POST-EFFECTIVE AMENDMENT NO. 1

to

FORM S-8

 


 

REGISTRATION STATEMENT UNDER

THE SECURITIES ACT OF 1933

 


 

ENVIRONMENTAL POWER CORPORATION

(Exact Name of Registrant as Specified in Its Charter)

 


 

Delaware   75-3117389
(State or Other Jurisdiction of
Incorporation or Organization)
  (I.R.S. Employer
Identification No.)

 

One Cate Street, Fourth Floor

Portsmouth, New Hampshire

  03801
(Address of Principal Executive Offices)   (Zip Code)

 


 

2003 Incentive Compensation Plan

(Full Title of the Plan)

 


 

Joseph E. Cresci

Chairman

Environmental Power Corporation

One Cate Street, 4th Floor

Portsmouth, New Hampshire 03801

(Name and Address of Agent For Service)

 

(603) 431-1780

(Telephone Number, Including Area Code, of Agent For Service)

 


 

Copy to:

 

Scott E. Pueschel, Esq.

Pierce Atwood

One New Hampshire Avenue, Suite 350

Portsmouth, New Hampshire 03801

(603) 433-6300

 



EXPLANATORY NOTE

 

Pursuant to a registration statement on Form S-8 (the “2003 Plan Registration Statement”) filed with the Commission on August 27, 2003 (File No. 333-108258), the Registrant registered 2,000,000 shares of its Common Stock, $0.01 par value per share (“Common Stock”), issuable in connection with the Registrant’s 2003 Incentive Compensation Plan (the “2003 Plan”).
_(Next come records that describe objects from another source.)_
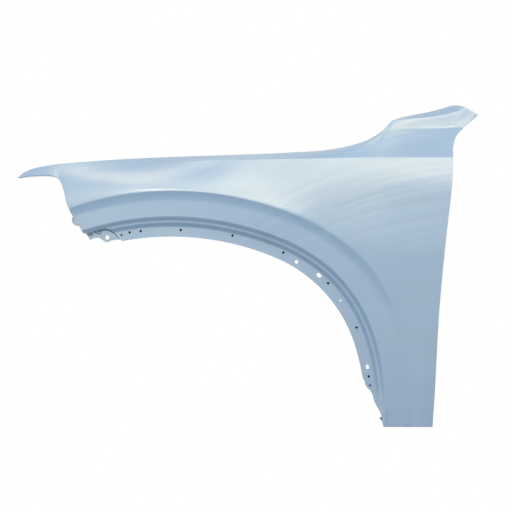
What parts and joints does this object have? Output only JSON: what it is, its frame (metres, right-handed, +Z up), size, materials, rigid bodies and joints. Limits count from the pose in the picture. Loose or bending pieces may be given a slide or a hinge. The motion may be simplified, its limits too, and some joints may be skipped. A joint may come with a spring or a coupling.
{
  "type": "front fender",
  "caption": "Pressed front fender panel for a large off-road vehicle, with a wide wheel-arch cut-out, stepped arch flange, folded lips and small mounting tabs",
  "frame": {"origin": "the hood flange mount, on the underside of the flat flange inboard of the hood edge, 160 mm behind the centre of the wheel arch", "axes": "+X to the rear of the vehicle, +Y inboard, +Z up, as the fender hangs on the left side of the vehicle"},
  "size_m": [1.1033, 0.202, 0.7716],
  "materials": {
    "coated_sheet": "satin pale ice-blue coat",
    "coated_bracket": "satin pale ice-blue coat",
    "rivet_metal": "dull",
    "dark_plastic": "matt black"
  },
  "bodies": {
    "root": {"fender_panel": "coated_sheet", "front_arch_bracket": "coated_bracket", "front_edge_tab": "coated_bracket", "foot_clip": "dark_plastic", "flange_rivet_1": "rivet_metal", "flange_rivet_2": "rivet_metal", "screw_nut_1": "dark_plastic", "screw_nut_2": "dark_plastic", "screw_nut_3": "dark_plastic", "screw_nut_4": "dark_plastic", "screw_nut_5": "dark_plastic", "screw_nut_6": "dark_plastic", "screw_nut_7": "dark_plastic", "screw_nut_8": "dark_plastic"}
  },
  "joints": []
}
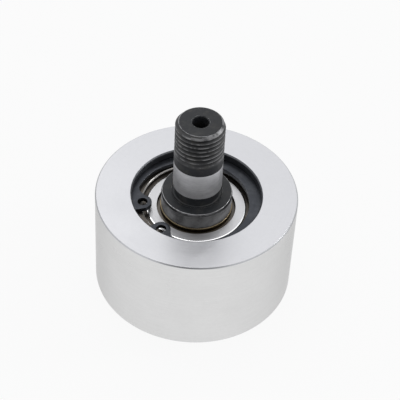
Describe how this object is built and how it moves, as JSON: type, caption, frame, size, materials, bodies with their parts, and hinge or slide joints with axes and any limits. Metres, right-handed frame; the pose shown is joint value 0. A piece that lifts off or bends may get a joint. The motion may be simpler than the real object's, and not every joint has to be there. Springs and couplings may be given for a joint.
{
  "type": "cam follower",
  "caption": "Stud-type cam follower: a thick steel roller turns on shielded ball bearings round a shouldered, threaded stud.",
  "frame": {"origin": "centre of the roller's lower face, on the stud's axis", "axes": "+Z along the stud, from the roller towards the threaded end; +X and +Y across it, with the roller's retaining-ring gaps between -X and -Y"},
  "size_m": [0.05, 0.05, 0.0511],
  "materials": {
    "ground_steel": "ground",
    "black_oxide_steel": "black oxide, ground bright on the shank",
    "spring_steel": "black phosphate",
    "race_steel": "ground and oiled",
    "shield_steel": "bright pressed sheet",
    "spacer_steel": "turned",
    "ball_steel": "polished",
    "cage_polymer": "moulded"
  },
  "bodies": {
    "stud": {"stud": "black_oxide_steel", "inner_spacer": "spacer_steel", "stud_circlip": "spring_steel", "upper_bearing_inner_race": "race_steel", "lower_bearing_inner_race": "race_steel"},
    "roller": {"roller": "ground_steel", "outer_spacer": "spacer_steel", "upper_circlip": "spring_steel", "lower_circlip": "spring_steel", "upper_bearing_outer_race": "race_steel", "upper_bearing_outer_shield": "shield_steel", "upper_bearing_inner_shield": "shield_steel", "lower_bearing_outer_race": "race_steel", "lower_bearing_outer_shield": "shield_steel", "lower_bearing_inner_shield": "shield_steel"},
    "upper_cage": {"upper_bearing_cage": "cage_polymer"},
    "upper_ball_1": {"upper_bearing_ball_1": "ball_steel"},
    "upper_ball_2": {"upper_bearing_ball_2": "ball_steel"},
    "upper_ball_3": {"upper_bearing_ball_3": "ball_steel"},
    "upper_ball_4": {"upper_bearing_ball_4": "ball_steel"},
    "upper_ball_5": {"upper_bearing_ball_5": "ball_steel"},
    "upper_ball_6": {"upper_bearing_ball_6": "ball_steel"},
    "upper_ball_7": {"upper_bearing_ball_7": "ball_steel"},
    "upper_ball_8": {"upper_bearing_ball_8": "ball_steel"},
    "upper_ball_9": {"upper_bearing_ball_9": "ball_steel"},
    "lower_cage": {"lower_bearing_cage": "cage_polymer"},
    "lower_ball_1": {"lower_bearing_ball_1": "ball_steel"},
    "lower_ball_2": {"lower_bearing_ball_2": "ball_steel"},
    "lower_ball_3": {"lower_bearing_ball_3": "ball_steel"},
    "lower_ball_4": {"lower_bearing_ball_4": "ball_steel"},
    "lower_ball_5": {"lower_bearing_ball_5": "ball_steel"},
    "lower_ball_6": {"lower_bearing_ball_6": "ball_steel"},
    "lower_ball_7": {"lower_bearing_ball_7": "ball_steel"},
    "lower_ball_8": {"lower_bearing_ball_8": "ball_steel"},
    "lower_ball_9": {"lower_bearing_ball_9": "ball_steel"}
  },
  "joints": [
    {"name": "roller_spin", "type": "hinge", "parent": "stud", "child": "roller", "pos_m": [0, 0, 0.01375], "axis": [0, 0, 1], "continuous": true},
    {"name": "upper_cage_spin", "type": "hinge", "parent": "stud", "child": "upper_cage", "pos_m": [0, 0, 0.0195], "axis": [0, 0, 1], "continuous": true},
    {"name": "upper_ball_1_spin", "type": "hinge", "parent": "upper_cage", "child": "upper_ball_1", "pos_m": [0.01175, 0, 0.0195], "axis": [0, 0, 1], "continuous": true},
    {"name": "upper_ball_2_spin", "type": "hinge", "parent": "upper_cage", "child": "upper_ball_2", "pos_m": [0.009, 0.00755, 0.0195], "axis": [0, 0, 1], "continuous": true},
    {"name": "upper_ball_3_spin", "type": "hinge", "parent": "upper_cage", "child": "upper_ball_3", "pos_m": [0.00204, 0.01157, 0.0195], "axis": [0, 0, 1], "continuous": true},
    {"name": "upper_ball_4_spin", "type": "hinge", "parent": "upper_cage", "child": "upper_ball_4", "pos_m": [-0.00588, 0.01018, 0.0195], "axis": [0, 0, 1], "continuous": true},
    {"name": "upper_ball_5_spin", "type": "hinge", "parent": "upper_cage", "child": "upper_ball_5", "pos_m": [-0.01104, 0.00402, 0.0195], "axis": [0, 0, 1], "continuous": true},
    {"name": "upper_ball_6_spin", "type": "hinge", "parent": "upper_cage", "child": "upper_ball_6", "pos_m": [-0.01104, -0.00402, 0.0195], "axis": [0, 0, 1], "continuous": true},
    {"name": "upper_ball_7_spin", "type": "hinge", "parent": "upper_cage", "child": "upper_ball_7", "pos_m": [-0.00588, -0.01018, 0.0195], "axis": [0, 0, 1], "continuous": true},
    {"name": "upper_ball_8_spin", "type": "hinge", "parent": "upper_cage", "child": "upper_ball_8", "pos_m": [0.00204, -0.01157, 0.0195], "axis": [0, 0, 1], "continuous": true},
    {"name": "upper_ball_9_spin", "type": "hinge", "parent": "upper_cage", "child": "upper_ball_9", "pos_m": [0.009, -0.00755, 0.0195], "axis": [0, 0, 1], "continuous": true},
    {"name": "lower_cage_spin", "type": "hinge", "parent": "stud", "child": "lower_cage", "pos_m": [0, 0, 0.008], "axis": [0, 0, 1], "continuous": true},
    {"name": "lower_ball_1_spin", "type": "hinge", "parent": "lower_cage", "child": "lower_ball_1", "pos_m": [0.01175, 0, 0.008], "axis": [0, 0, 1], "continuous": true},
    {"name": "lower_ball_2_spin", "type": "hinge", "parent": "lower_cage", "child": "lower_ball_2", "pos_m": [0.009, 0.00755, 0.008], "axis": [0, 0, 1], "continuous": true},
    {"name": "lower_ball_3_spin", "type": "hinge", "parent": "lower_cage", "child": "lower_ball_3", "pos_m": [0.00204, 0.01157, 0.008], "axis": [0, 0, 1], "continuous": true},
    {"name": "lower_ball_4_spin", "type": "hinge", "parent": "lower_cage", "child": "lower_ball_4", "pos_m": [-0.00588, 0.01018, 0.008], "axis": [0, 0, 1], "continuous": true},
    {"name": "lower_ball_5_spin", "type": "hinge", "parent": "lower_cage", "child": "lower_ball_5", "pos_m": [-0.01104, 0.00402, 0.008], "axis": [0, 0, 1], "continuous": true},
    {"name": "lower_ball_6_spin", "type": "hinge", "parent": "lower_cage", "child": "lower_ball_6", "pos_m": [-0.01104, -0.00402, 0.008], "axis": [0, 0, 1], "continuous": true},
    {"name": "lower_ball_7_spin", "type": "hinge", "parent": "lower_cage", "child": "lower_ball_7", "pos_m": [-0.00588, -0.01018, 0.008], "axis": [0, 0, 1], "continuous": true},
    {"name": "lower_ball_8_spin", "type": "hinge", "parent": "lower_cage", "child": "lower_ball_8", "pos_m": [0.00204, -0.01157, 0.008], "axis": [0, 0, 1], "continuous": true},
    {"name": "lower_ball_9_spin", "type": "hinge", "parent": "lower_cage", "child": "lower_ball_9", "pos_m": [0.009, -0.00755, 0.008], "axis": [0, 0, 1], "continuous": true}
  ],
  "couplings": [
    {"joint": "upper_cage_spin", "follows": "roller_spin", "ratio": 0.60132},
    {"joint": "upper_ball_1_spin", "follows": "roller_spin", "ratio": 2.3661},
    {"joint": "upper_ball_2_spin", "follows": "roller_spin", "ratio": 2.3661},
    {"joint": "upper_ball_3_spin", "follows": "roller_spin", "ratio": 2.3661},
    {"joint": "upper_ball_4_spin", "follows": "roller_spin", "ratio": 2.3661},
    {"joint": "upper_ball_5_spin", "follows": "roller_spin", "ratio": 2.3661},
    {"joint": "upper_ball_6_spin", "follows": "roller_spin", "ratio": 2.3661},
    {"joint": "upper_ball_7_spin", "follows": "roller_spin", "ratio": 2.3661},
    {"joint": "upper_ball_8_spin", "follows": "roller_spin", "ratio": 2.3661},
    {"joint": "upper_ball_9_spin", "follows": "roller_spin", "ratio": 2.3661},
    {"joint": "lower_cage_spin", "follows": "roller_spin", "ratio": 0.60132},
    {"joint": "lower_ball_1_spin", "follows": "roller_spin", "ratio": 2.3661},
    {"joint": "lower_ball_2_spin", "follows": "roller_spin", "ratio": 2.3661},
    {"joint": "lower_ball_3_spin", "follows": "roller_spin", "ratio": 2.3661},
    {"joint": "lower_ball_4_spin", "follows": "roller_spin", "ratio": 2.3661},
    {"joint": "lower_ball_5_spin", "follows": "roller_spin", "ratio": 2.3661},
    {"joint": "lower_ball_6_spin", "follows": "roller_spin", "ratio": 2.3661},
    {"joint": "lower_ball_7_spin", "follows": "roller_spin", "ratio": 2.3661},
    {"joint": "lower_ball_8_spin", "follows": "roller_spin", "ratio": 2.3661},
    {"joint": "lower_ball_9_spin", "follows": "roller_spin", "ratio": 2.3661}
  ]
}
On June 23, 2004, the Board of Directors of the Registrant elected to terminate the 2003 Plan. At the time of termination of the 2003 Plan, an aggregate of 1,786,786 shares of Common Stock covered by the 2003 Plan Registration Statement had not previously been issued or were not subject to outstanding stock awards (the “Unused 2003 Shares”). After giving effect to the Registrant’s 1-for-7 reverse stock split which occurred on November 30, 2004, the number of Unused 2003 Shares is equal to 255,255.

 

This Post-Effective Amendment No. 1 to the 2003 Plan Registration Statement is being filed for the purpose of transferring the Unused 2003 Shares to a registration statement on Form S-8 filed on or about the date hereof, registering an additional 428,571 shares of Common Stock issuable pursuant to stock based awards to be issued under the Company’s Restated 2001 Stock Incentive Plan.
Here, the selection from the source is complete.